Mert Fırat/Oyuncu: “Maddi ve manevi her şeyimizi ortaya koyduk bu proje için. Herkes hissederek çalışıyor. Burada birlikte bir hayat inşa ediyoruz. Birinin diğerine üstünlük kurup, baskı kuramayacağı bir sistem kuruyoruz. 7 yılı birlikte geçirdik. Yeri gelecek kavga da edeceğiz. Zaten kavga edemeyeceğimiz biriyle çalışmak istemeyiz. Herkes birbirinin koşullarını biliyor. Birbirimizi incitmek, acıtmak üzerine bir yer kurmuyoruz. Aslında hep böyleydi. Bizi birleştiren de bu.”

3 SALON VAR

Moda Sahnesi’nde 3 salon var. Salonlardan biri sinematek ve bağımsız sinema örneklerinin gösterildiği yer olarak işlev görecek. Stüdyo sahnesi drama, müzik, dans atölyeleri, söyleşiler tiyatro gruplarının oyunlarını sahneleyecekleri yer olacak. Büyük salon ise. koltuklu 300, ayakta 500-600 kişiyi alacak bir şekilde konser ve tiyatro salonu olarak kullanılacak.
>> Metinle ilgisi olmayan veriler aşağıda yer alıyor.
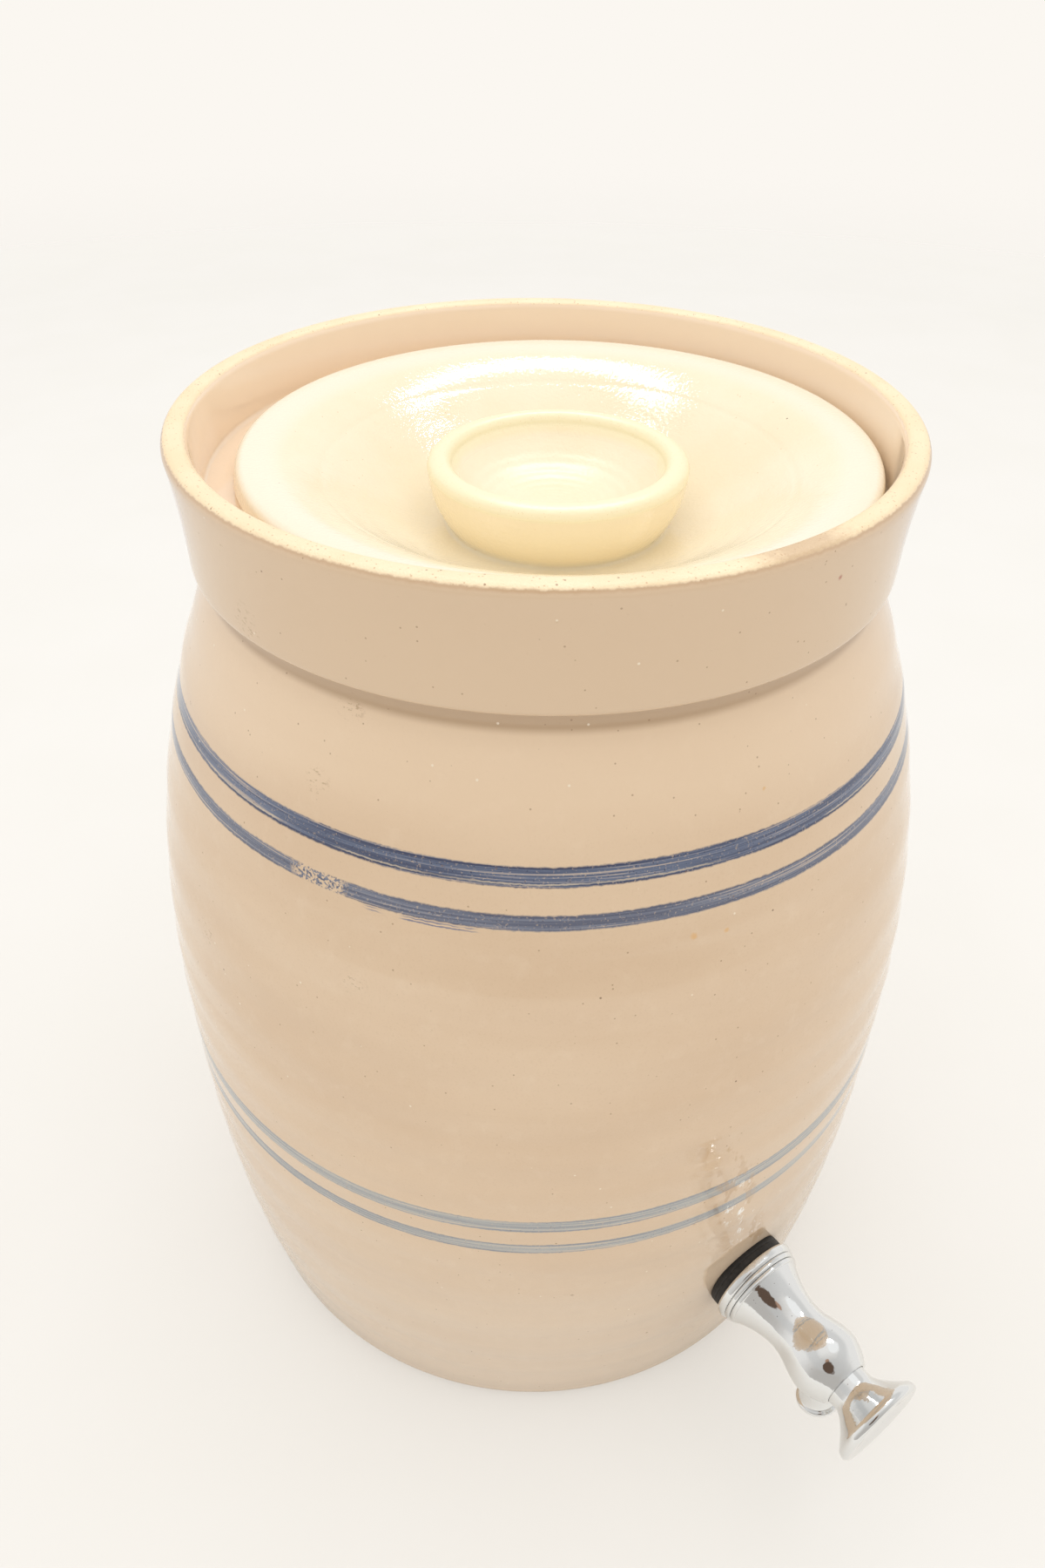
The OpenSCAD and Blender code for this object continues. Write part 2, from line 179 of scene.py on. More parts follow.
world = bpy.data.worlds.new("studio")
world.use_nodes = True
scene.world = world
backdrop = world.node_tree.nodes["Background"]
way = Shade(world.node_tree.nodes.new("ShaderNodeTexCoord").outputs["Generated"])


def seen(x, y, z):
    """Direction from the pot, given as the photographer sees it: right, ahead and up."""
    return (round_pot @ Vector((x, y, z))).normalized()


dot_product = {"operation": "DOT_PRODUCT"}
toward = way.node("VectorMath", dot_product, {0: way, 1: seen(0, -1, 0)}, 1)
skyward = way.axis("Z")
room = toward.rise(-0.1, 0.9).mix(tone(246, 244, 241), tone(194, 190, 185))
grey_ring = skyward.rise(0.35, 0.6) * skyward.rise(0.93, 0.80)
room = (grey_ring * 0.6).mix(room, tone(206, 206, 205))

# Discs in the room: direction of the middle, where the edge's fade starts and ends, and colour
discs = [
    (seen(0.30, 0.15, 0.93), 0.36, 0.26, tone(255, 255, 254)),
    (seen(-0.04, -0.54, 0.84), 0.12, 0.09, tone(178, 146, 126)),
    (seen(0.0, -0.75, 0.64), 0.27, 0.22, tone(98, 80, 68)),
]
for middle, outer, full, colour in discs:
    room = way.away(middle).rise(outer, full).mix(room, colour)
rays = world.node_tree.nodes.new("ShaderNodeLightPath")
lit = Shade(rays.outputs["Is Glossy Ray"]).mix(tone(244, 242, 239), room)
Shade(rays.outputs["Is Camera Ray"]).mix(lit, tone(251, 247, 241)).feed(backdrop, "Color")
backdrop.inputs["Strength"].default_value = 1.0

table_reach = 8.0
table_mesh = bpy.data.meshes.new("table")
signs = [(-1, -1), (1, -1), (1, 1), (-1, 1)]
corners = [(x * table_reach, y * table_reach, 0) for x, y in signs]
table_mesh.from_pydata(corners, [], [(0, 1, 2, 3)])
table = bpy.data.objects.new("table", table_mesh)
scene.collection.objects.link(table)


def new_finish(name):
    """A material, its shader and the Object coordinates of its piece."""
    material = bpy.data.materials.new(name)
    material.use_nodes = True
    shader = material.node_tree.nodes["Principled BSDF"]
    place = Shade(material.node_tree.nodes.new("ShaderNodeTexCoord").outputs["Object"])
    return material, shader, place


table_white, paint, place = new_finish("table_white")
table_mesh.materials.append(table_white)
place.noise(9).rise(0.3, 0.7).mix(tone(241, 240, 236), tone(243, 242, 239)).feed(paint, "Base Color")
paint.inputs["Roughness"].default_value = 0.85
paint.inputs["Specular IOR Level"].default_value = 0.2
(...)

MODA SAHNESİ’NDE KİM NE YAPIYOR?

Kemal Aydoğan yönetmen, Selçuk Aydoğan mekanı işletmecisi, Barış Yaman gişeden sorumlu, Orhan Tozkoparan cafe ve bar işletmecisi, İrfan Varlı ışıkçı, Erdal Çiftçi sahne amiri, Onur Ünsal, Mert Fırat, Timur Acar, İnan Ulaş Torun oyuncu, Bengi Günay kostüm ve dekorlardan sorumlu olacak. İlksen Başarır sinema kısmıyla ilgilenecek.

Kemal Aydoğan: “Bir takım gönüllülükler oluyor ve yan yana geliyoruz. Fakat sanat herkesin bireysel yolculuğu. Biz kimseye bir şey yapamayız. Hayat da öyle. Kapımız herkese açık ama herkesle çalışabileceğimiz anlamına gelmiyor bu.”

Mert Fırat: “Yeni dönemde Athol Fugard’ın “Domuz Ahırı” oyunu, Shakespeare’ın oyunlarından biri ya da bizim yazdığımız, yazacağımız oyunlardan biriyle açılış yapabiliriz. Bize ulaşmak isteyenler yapılacak internet sitemizden bizi takip edip e-mail atabilir. Olumlu olumsuz fikirlerini paylaşabilirler.”